**GIVEN PROBLEM:** All material below is to be reproduced exactly.

■ ■ ■ ■

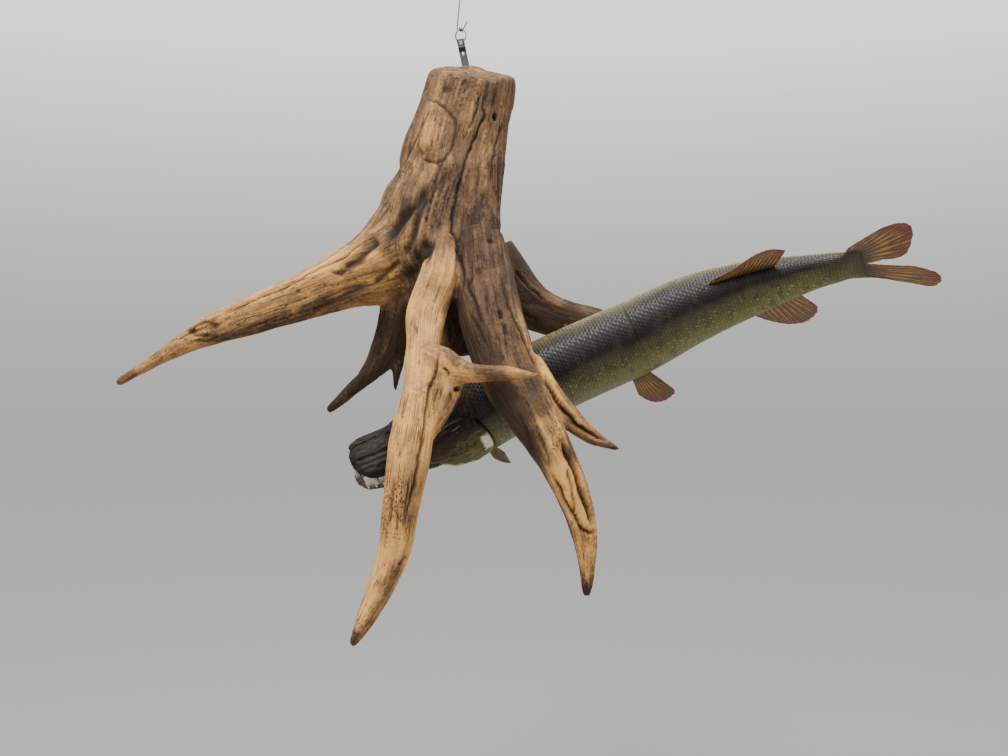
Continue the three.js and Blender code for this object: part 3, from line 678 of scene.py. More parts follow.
class Shader:
    def __init__(self, name, tree=None):
        if tree is None:
            self.material = bpy.data.materials.new(name)
            self.material.use_nodes = True
            tree = self.material.node_tree
            tree.nodes.clear()
        self.tree = tree
        self.column = 0

    # A new node with its settings, and with its sockets linked or set.
    def node(self, kind, sockets=(), **settings):
        made = self.tree.nodes.new(kind)
        made.location = (self.column * 200 - 1600, -60 * (self.column % 5))
        self.column += 1
        for key, value in settings.items():
            setattr(made, key, value)
        for key, value in dict(sockets).items():
            self.link(value, made.inputs[key])
        return made

    # The source is another node's output, a number, a vector or a colour of three numbers.
    def link(self, source, socket):
        if hasattr(source, "is_output"):
            self.tree.links.new(source, socket)
        elif socket.type == "RGBA":
            socket.default_value = (*source, 1)
        else:
            socket.default_value = source

    def attribute(self, name, output="Fac"):
        return self.node("ShaderNodeAttribute", attribute_name=name).outputs[output]

    def objectPlace(self):
        return self.node("ShaderNodeTexCoord").outputs["Object"]

    def math(self, operation, a, b=0.0, clamp=False):
        return self.node("ShaderNodeMath", {0: a, 1: b}, operation=operation, use_clamp=clamp).outputs[0]

    def times(self, a, b, clamp=False):
        return self.math("MULTIPLY", a, b, clamp)

    def plus(self, a, b):
        return self.math("ADD", a, b)

    def minus(self, a, b):
        return self.math("SUBTRACT", a, b)

    def apart(self, vector):
        return self.node("ShaderNodeSeparateXYZ", {0: vector}).outputs

    def scaled(self, vector, factors):
        made = self.node("ShaderNodeVectorMath", {0: vector, 1: factors}, operation="MULTIPLY")
        return made.outputs[0]

    def cells(self, vector, scale, randomness=1.0):
        sockets = {"Vector": vector, "Scale": scale, "Randomness": randomness}
        return self.node("ShaderNodeTexVoronoi", sockets).outputs["Distance"]

    def noise(self, vector, scale, detail=3.0, roughness=0.55, distortion=0.0):
        sockets = {"Vector": vector, "Scale": scale, "Detail": detail}
        sockets.update({"Roughness": roughness, "Distortion": distortion})
        return self.node("ShaderNodeTexNoise", sockets).outputs["Fac"]

    def pick(self, value, low, high):
        sockets = {"Value": value, "From Min": low, "From Max": high}
        made = self.node("ShaderNodeMapRange", sockets, interpolation_type="SMOOTHSTEP")
        return made.outputs["Result"]

    def ramp(self, value, stops):
        made = self.node("ShaderNodeValToRGB", {"Fac": value})
        elements = made.color_ramp.elements
        while len(elements) < len(stops):
            elements.new(0.5)
        for element, (place, color) in zip(elements, stops):
            element.position = place
            element.color = (*color, 1)
        return made.outputs["Color"]

    def mix(self, share, a, b, how="MIX"):
        sockets = {"Factor": share, 6: a, 7: b}
        return self.node("ShaderNodeMix", sockets, data_type="RGBA", blend_type=how).outputs[2]

    def bump(self, height, strength, distance):
        sockets = {"Height": height, "Strength": strength, "Distance": distance}
        return self.node("ShaderNodeBump", sockets).outputs["Normal"]

    def finish(self, color, roughness, normal=None, **constants):
        surface = self.node("ShaderNodeBsdfPrincipled", {"Base Color": color, "Roughness": roughness})
        if normal is not None:
            self.link(normal, surface.inputs["Normal"])
        for key, value in constants.items():
            surface.inputs[key.replace("_", " ")].default_value = value
        self.node("ShaderNodeOutputMaterial", {"Surface": surface.outputs[0]})
        return self.material


# A shader that fills a new node group with these sockets, each given by its name and kind.
def newGroup(name, inputs, outputs):
    tree = bpy.data.node_groups.new(name, "ShaderNodeTree")
    for way, sockets in (("INPUT", inputs), ("OUTPUT", outputs)):
        for socket, kind in sockets.items():
            tree.interface.new_socket(socket, in_out=way, socket_type="NodeSocket" + kind)
    return Shader(name, tree)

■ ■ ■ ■

**WORKED ANSWER:**
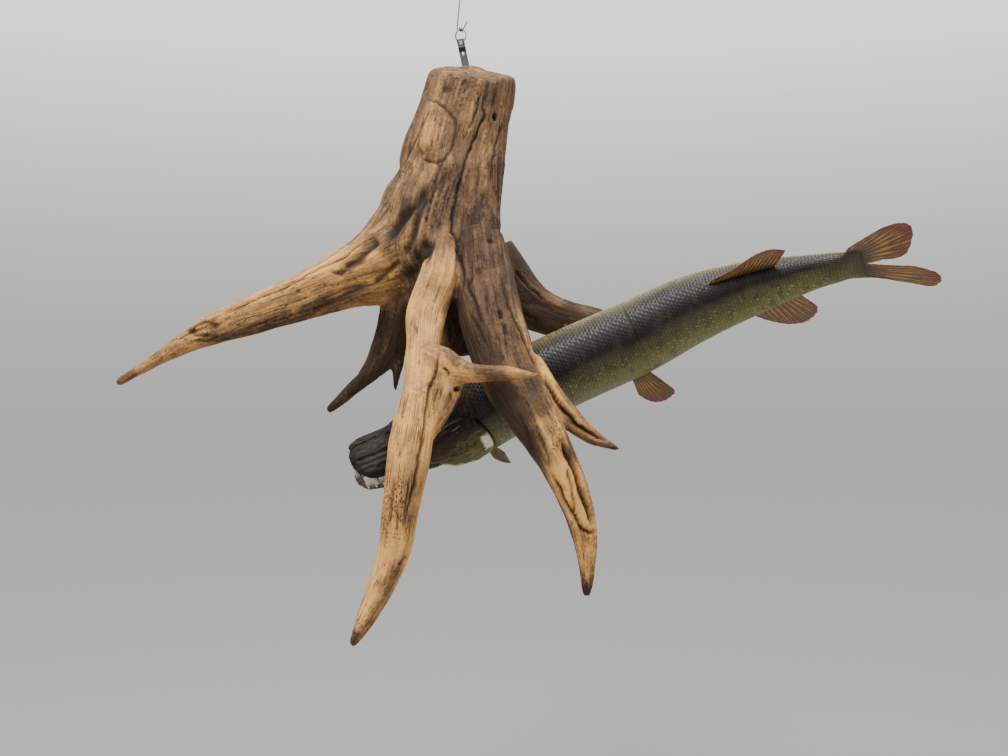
Continue the three.js and Blender code for this object: part 3, from line 678 of scene.py. More parts follow.
class Shader:
    def __init__(self, name, tree=None):
        if tree is None:
            self.material = bpy.data.materials.new(name)
            self.material.use_nodes = True
            tree = self.material.node_tree
            tree.nodes.clear()
        self.tree = tree
        self.column = 0

    # A new node with its settings, and with its sockets linked or set.
    def node(self, kind, sockets=(), **settings):
        made = self.tree.nodes.new(kind)
        made.location = (self.column * 200 - 1600, -60 * (self.column % 5))
        self.column += 1
        for key, value in settings.items():
            setattr(made, key, value)
        for key, value in dict(sockets).items():
            self.link(value, made.inputs[key])
        return made

    # The source is another node's output, a number, a vector or a colour of three numbers.
    def link(self, source, socket):
        if hasattr(source, "is_output"):
            self.tree.links.new(source, socket)
        elif socket.type == "RGBA":
            socket.default_value = (*source, 1)
        else:
            socket.default_value = source

    def attribute(self, name, output="Fac"):
        return self.node("ShaderNodeAttribute", attribute_name=name).outputs[output]

    def objectPlace(self):
        return self.node("ShaderNodeTexCoord").outputs["Object"]

    def math(self, operation, a, b=0.0, clamp=False):
        return self.node("ShaderNodeMath", {0: a, 1: b}, operation=operation, use_clamp=clamp).outputs[0]

    def times(self, a, b, clamp=False):
        return self.math("MULTIPLY", a, b, clamp)

    def plus(self, a, b):
        return self.math("ADD", a, b)

    def minus(self, a, b):
        return self.math("SUBTRACT", a, b)

    def apart(self, vector):
        return self.node("ShaderNodeSeparateXYZ", {0: vector}).outputs

    def scaled(self, vector, factors):
        made = self.node("ShaderNodeVectorMath", {0: vector, 1: factors}, operation="MULTIPLY")
        return made.outputs[0]

    def cells(self, vector, scale, randomness=1.0):
        sockets = {"Vector": vector, "Scale": scale, "Randomness": randomness}
        return self.node("ShaderNodeTexVoronoi", sockets).outputs["Distance"]

    def noise(self, vector, scale, detail=3.0, roughness=0.55, distortion=0.0):
        sockets = {"Vector": vector, "Scale": scale, "Detail": detail}
        sockets.update({"Roughness": roughness, "Distortion": distortion})
        return self.node("ShaderNodeTexNoise", sockets).outputs["Fac"]

    def pick(self, value, low, high):
        sockets = {"Value": value, "From Min": low, "From Max": high}
        made = self.node("ShaderNodeMapRange", sockets, interpolation_type="SMOOTHSTEP")
        return made.outputs["Result"]

    def ramp(self, value, stops):
        made = self.node("ShaderNodeValToRGB", {"Fac": value})
        elements = made.color_ramp.elements
        while len(elements) < len(stops):
            elements.new(0.5)
        for element, (place, color) in zip(elements, stops):
            element.position = place
            element.color = (*color, 1)
        return made.outputs["Color"]

    def mix(self, share, a, b, how="MIX"):
        sockets = {"Factor": share, 6: a, 7: b}
        return self.node("ShaderNodeMix", sockets, data_type="RGBA", blend_type=how).outputs[2]

    def bump(self, height, strength, distance):
        sockets = {"Height": height, "Strength": strength, "Distance": distance}
        return self.node("ShaderNodeBump", sockets).outputs["Normal"]

    def finish(self, color, roughness, normal=None, **constants):
        surface = self.node("ShaderNodeBsdfPrincipled", {"Base Color": color, "Roughness": roughness})
        if normal is not None:
            self.link(normal, surface.inputs["Normal"])
        for key, value in constants.items():
            surface.inputs[key.replace("_", " ")].default_value = value
        self.node("ShaderNodeOutputMaterial", {"Surface": surface.outputs[0]})
        return self.material


# A shader that fills a new node group with these sockets, each given by its name and kind.
def newGroup(name, inputs, outputs):
    tree = bpy.data.node_groups.new(name, "ShaderNodeTree")
    for way, sockets in (("INPUT", inputs), ("OUTPUT", outputs)):
        for socket, kind in sockets.items():
            tree.interface.new_socket(socket, in_out=way, socket_type="NodeSocket" + kind)
    return Shader(name, tree)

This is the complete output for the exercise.